A Corte Especial do Superior Tribunal Justiça (STJ) julgará nesta quarta-feira (18) um recurso apresentado pelo Estadão contra decisão do presidente do colegiado Humberto Martins, que suspendeu o acesso do jornal aos gastos registrados no cartão corporativo do presidente Jair Bolsonaro (PL).
O Grupo Estado garantiu acesso às informações após um ano e meio de batalha judicial no Tribunal Regional Federal da 3ª Região (TRF-3). Quatro dias após a vitória na segunda instância, em março deste ano, o presidente do STJ suspendeu a ordem dos desembargadores do TRF-3 para que os dados fossem integralmente repassados ao Estadão.

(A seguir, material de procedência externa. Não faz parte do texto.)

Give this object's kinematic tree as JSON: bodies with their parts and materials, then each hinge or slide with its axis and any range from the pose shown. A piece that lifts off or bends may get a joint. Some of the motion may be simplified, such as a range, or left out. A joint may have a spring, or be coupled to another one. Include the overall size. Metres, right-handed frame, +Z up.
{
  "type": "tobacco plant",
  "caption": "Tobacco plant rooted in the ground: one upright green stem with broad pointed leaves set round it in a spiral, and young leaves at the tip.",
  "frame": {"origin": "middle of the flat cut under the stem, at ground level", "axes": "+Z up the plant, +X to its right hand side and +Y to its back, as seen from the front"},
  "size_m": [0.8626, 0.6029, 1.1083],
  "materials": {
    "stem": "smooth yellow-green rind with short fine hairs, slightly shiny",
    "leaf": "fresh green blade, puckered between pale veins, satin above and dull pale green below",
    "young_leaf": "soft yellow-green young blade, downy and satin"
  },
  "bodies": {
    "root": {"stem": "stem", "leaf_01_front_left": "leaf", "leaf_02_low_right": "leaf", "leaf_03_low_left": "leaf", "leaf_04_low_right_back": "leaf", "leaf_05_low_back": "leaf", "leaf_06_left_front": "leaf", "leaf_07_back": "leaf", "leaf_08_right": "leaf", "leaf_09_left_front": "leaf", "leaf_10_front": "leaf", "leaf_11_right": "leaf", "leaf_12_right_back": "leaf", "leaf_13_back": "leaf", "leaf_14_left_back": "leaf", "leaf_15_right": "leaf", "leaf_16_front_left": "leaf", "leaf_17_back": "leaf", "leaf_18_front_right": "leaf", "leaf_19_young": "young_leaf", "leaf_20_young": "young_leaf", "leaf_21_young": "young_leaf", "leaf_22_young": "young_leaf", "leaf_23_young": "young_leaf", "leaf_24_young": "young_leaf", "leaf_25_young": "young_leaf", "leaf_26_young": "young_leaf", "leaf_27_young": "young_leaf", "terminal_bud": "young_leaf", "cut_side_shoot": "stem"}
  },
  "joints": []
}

O valor geral dos gastos com cartão corporativo é divulgado no portal da transparência, mas o governo se nega a esclarecer que produtos e serviços são comprados. Ou seja, o Palácio do Planalto impõe sigilo e se recusa a descrever os gastos. Nos quatro primeiros meses de 2020 a fatura presidencial atingiu a marca de R$ 3,76 milhões, segundo informações do portal da transparência.

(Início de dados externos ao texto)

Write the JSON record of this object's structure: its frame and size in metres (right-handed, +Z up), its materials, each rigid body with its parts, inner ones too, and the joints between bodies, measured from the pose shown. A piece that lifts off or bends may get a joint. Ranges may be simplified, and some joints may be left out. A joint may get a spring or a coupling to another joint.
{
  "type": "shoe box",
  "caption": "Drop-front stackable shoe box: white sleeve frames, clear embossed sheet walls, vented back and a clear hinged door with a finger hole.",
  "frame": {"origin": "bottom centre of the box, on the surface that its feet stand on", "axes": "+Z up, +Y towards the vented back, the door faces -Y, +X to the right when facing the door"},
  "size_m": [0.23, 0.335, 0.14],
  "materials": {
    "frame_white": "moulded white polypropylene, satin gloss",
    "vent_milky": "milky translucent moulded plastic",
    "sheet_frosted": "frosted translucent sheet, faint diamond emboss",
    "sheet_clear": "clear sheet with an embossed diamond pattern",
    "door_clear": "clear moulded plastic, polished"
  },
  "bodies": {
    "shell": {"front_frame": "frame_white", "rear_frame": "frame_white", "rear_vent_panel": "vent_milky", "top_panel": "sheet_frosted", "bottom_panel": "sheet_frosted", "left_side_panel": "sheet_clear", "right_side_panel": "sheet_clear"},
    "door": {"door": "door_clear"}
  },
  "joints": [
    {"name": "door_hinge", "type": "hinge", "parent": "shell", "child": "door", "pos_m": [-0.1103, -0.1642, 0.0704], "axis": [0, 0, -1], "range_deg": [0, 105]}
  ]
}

O montante gasto no início de 2020 representa um aumento de 98% em relação à média dos últimos cinco anos no mesmo período. Neste ano, os gastos presidenciais já somam R$ 8,9 milhões. Após diversas recusas da Secretaria-Geral da Presidência da República a detalhar as compras feitas por Bolsonaro, o Estadão decidiu recorrer à Justiça, em maio de 2020, numa ação contra a União.
Ao impedir o acesso aos dados dos cartões corporativos, o presidente do STJ atendeu a um pedido do governo. O Planalto argumentou que dados fundamentais para a segurança da Presidência poderiam ser expostos antes do julgamento definitivo da ação. Martins se tornou o relator com a distribuição do caso ao seu gabinete.

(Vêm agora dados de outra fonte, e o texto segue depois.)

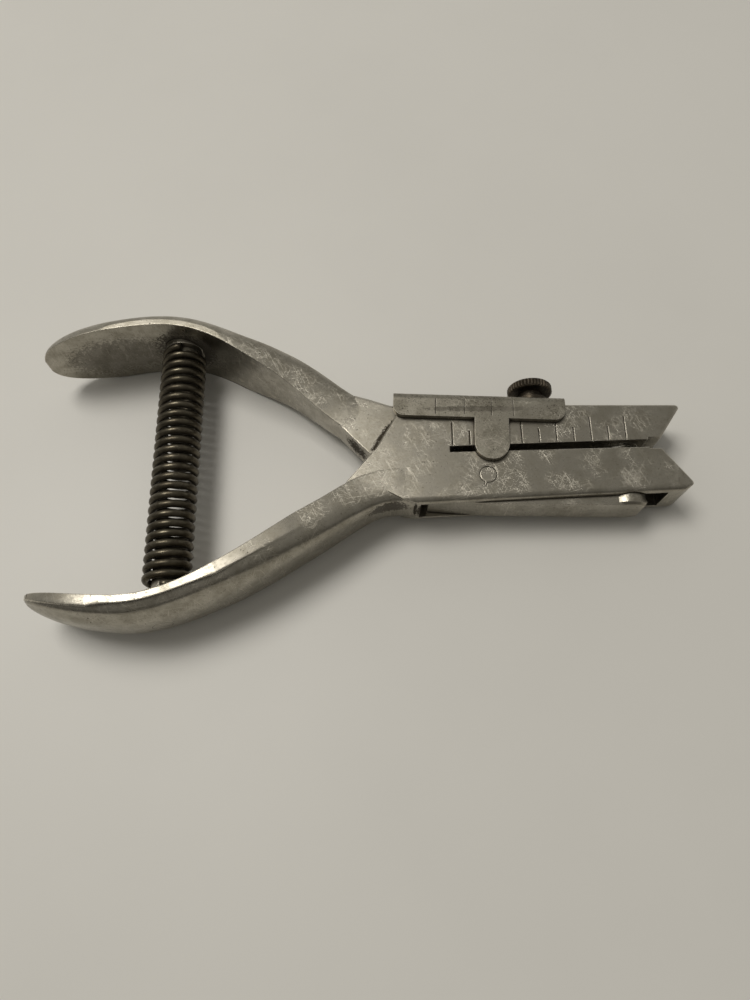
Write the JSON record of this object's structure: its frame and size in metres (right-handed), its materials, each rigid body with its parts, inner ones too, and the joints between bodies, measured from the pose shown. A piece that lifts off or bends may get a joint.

Ao julgar o pedido do governo, o presidente do STJ afirmou que o direito conquistado pelo jornal em decisão da Justiça Federal poderia "comprometer, de forma crucial e irreversível, a sistemática de segurança construída" em torno de Bolsonaro. Martins ainda argumentou que os dados poderiam ferir "a ordem e a segurança públicas".
As compras feitas pelo presidente e o vice por meio do cartão corporativo são focadas, geralmente, em áreas como alimentação, transporte e hospedagem. Os familiares dos chefes do Executivo também podem fazer uso desse dispositivo para custear despesas corriqueiras. Existem atualmente oito portadores de cartões vinculados à Presidência.
No recurso apresentado ao próprio presidente do STJ contra a decisão, os advogados do Estadão expõem que o Supremo Tribunal Federal (STF) derrubou, em 2019, o artigo do decreto editado durante a ditadura militar que garantia pouca transparência às compras do presidente. Na ocasião, a Corte decidiu que a Constituição "estabeleceu, como regra, a publicidade das informações referentes às despesas públicas, prescrevendo o sigilo como exceção, apenas quando imprescindível à segurança da sociedade e do Estado".
"Quanto maior for o sigilo, mais completas devem ser as justificativas para que, em nome da proteção da sociedade e do Estado, tais movimentações se realizem", diz outro trecho do acórdão do Supremo.
Afranio Affonso, advogado do Estadão, avalia que a decisão do presidente Martins cassou o direito do cidadão de saber como é gasto o dinheiro arrecadado por meio da cobrança de impostos.
— Por presumir a legalidade do ato administrativo, a ordem cuja validade será agora julgada acaba por chancelar o sigilo quanto ao gasto de dinheiro do contribuinte, fazendo com que o recolhimento de impostos à União seja um verdadeiro cheque em branco. Algo inverso à ampla publicidade constitucionalmente garantida aos atos administrativos e, em especial, às despesas do Estado — afirmou.